Source material.
::::::::
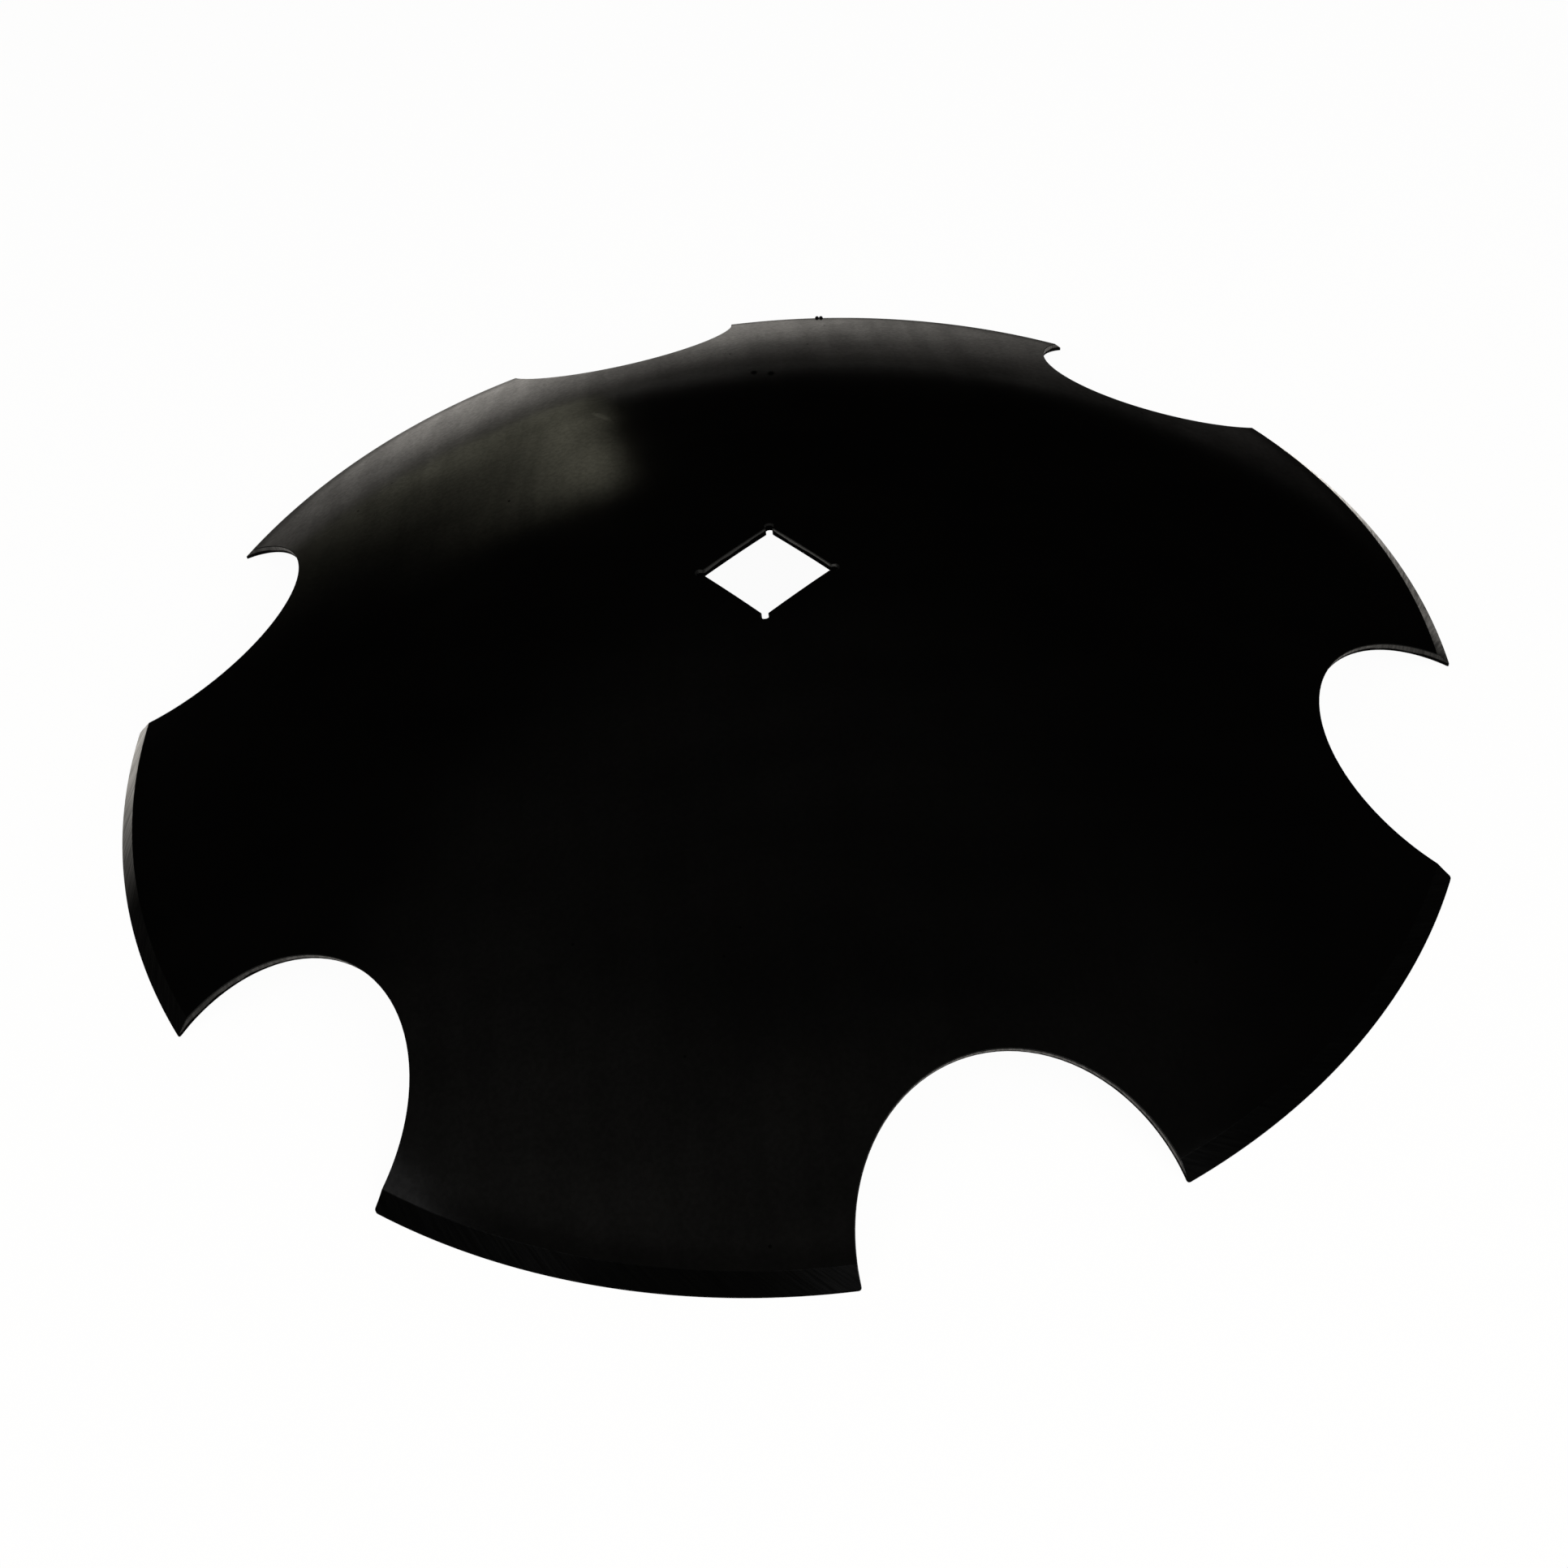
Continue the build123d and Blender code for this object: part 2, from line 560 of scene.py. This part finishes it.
    def arc(self, place):
        """Arc along the hollow side from the crown, in millimetres."""
        parts = self.parts(place)
        squares = self.math("ADD", self.math("POWER", parts["X"], 2.0), self.math("POWER", parts["Y"], 2.0))
        across = self.math("SQRT", squares)
        angle = self.math("ARCSINE", self.math("DIVIDE", across, self.from_centre(place)))
        return self.math("MULTIPLY", angle, INNER)

    def from_centre(self, place):
        """Distance from the dish's centre, in metres."""
        away = self.node("ShaderNodeVectorMath", operation="SUBTRACT")
        self.links.new(place, away.inputs[0])
        away.inputs[1].default_value = [axis * MM for axis in CENTRE]
        length = self.node("ShaderNodeVectorMath", operation="LENGTH")
        self.links.new(away.outputs[0], length.inputs[0])
        return length.outputs["Value"]

    def depth(self, place):
        """Height through the plate from its hollow side, in millimetres."""
        return self.math("SUBTRACT", self.math("DIVIDE", self.from_centre(place), MM), INNER)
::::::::
What needs to be done. Copy all of the material word for word.

Solution to the exercise.
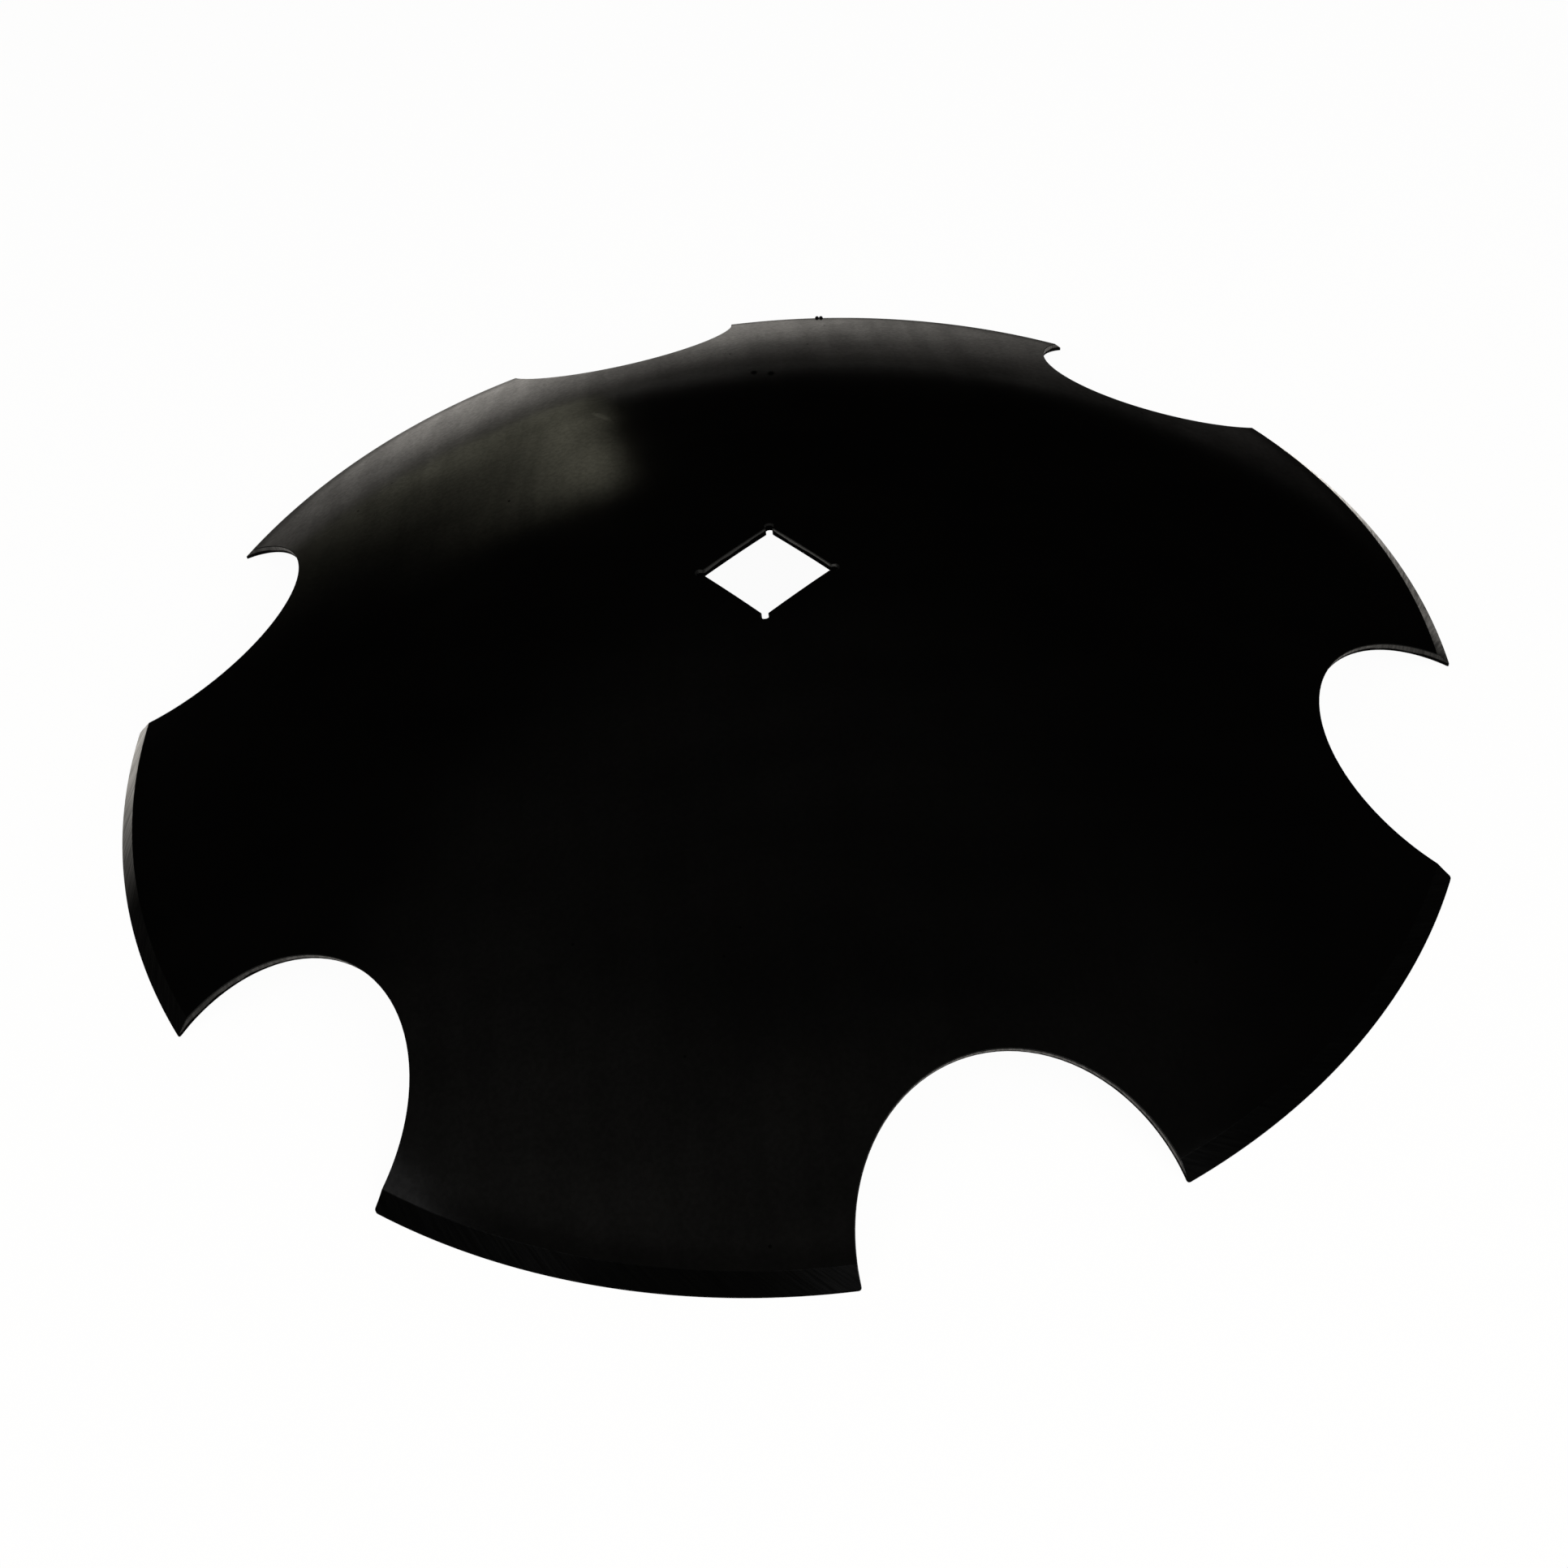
Continue the build123d and Blender code for this object: part 2, from line 560 of scene.py. This part finishes it.
    def arc(self, place):
        """Arc along the hollow side from the crown, in millimetres."""
        parts = self.parts(place)
        squares = self.math("ADD", self.math("POWER", parts["X"], 2.0), self.math("POWER", parts["Y"], 2.0))
        across = self.math("SQRT", squares)
        angle = self.math("ARCSINE", self.math("DIVIDE", across, self.from_centre(place)))
        return self.math("MULTIPLY", angle, INNER)

    def from_centre(self, place):
        """Distance from the dish's centre, in metres."""
        away = self.node("ShaderNodeVectorMath", operation="SUBTRACT")
        self.links.new(place, away.inputs[0])
        away.inputs[1].default_value = [axis * MM for axis in CENTRE]
        length = self.node("ShaderNodeVectorMath", operation="LENGTH")
        self.links.new(away.outputs[0], length.inputs[0])
        return length.outputs["Value"]

    def depth(self, place):
        """Height through the plate from its hollow side, in millimetres."""
        return self.math("SUBTRACT", self.math("DIVIDE", self.from_centre(place), MM), INNER)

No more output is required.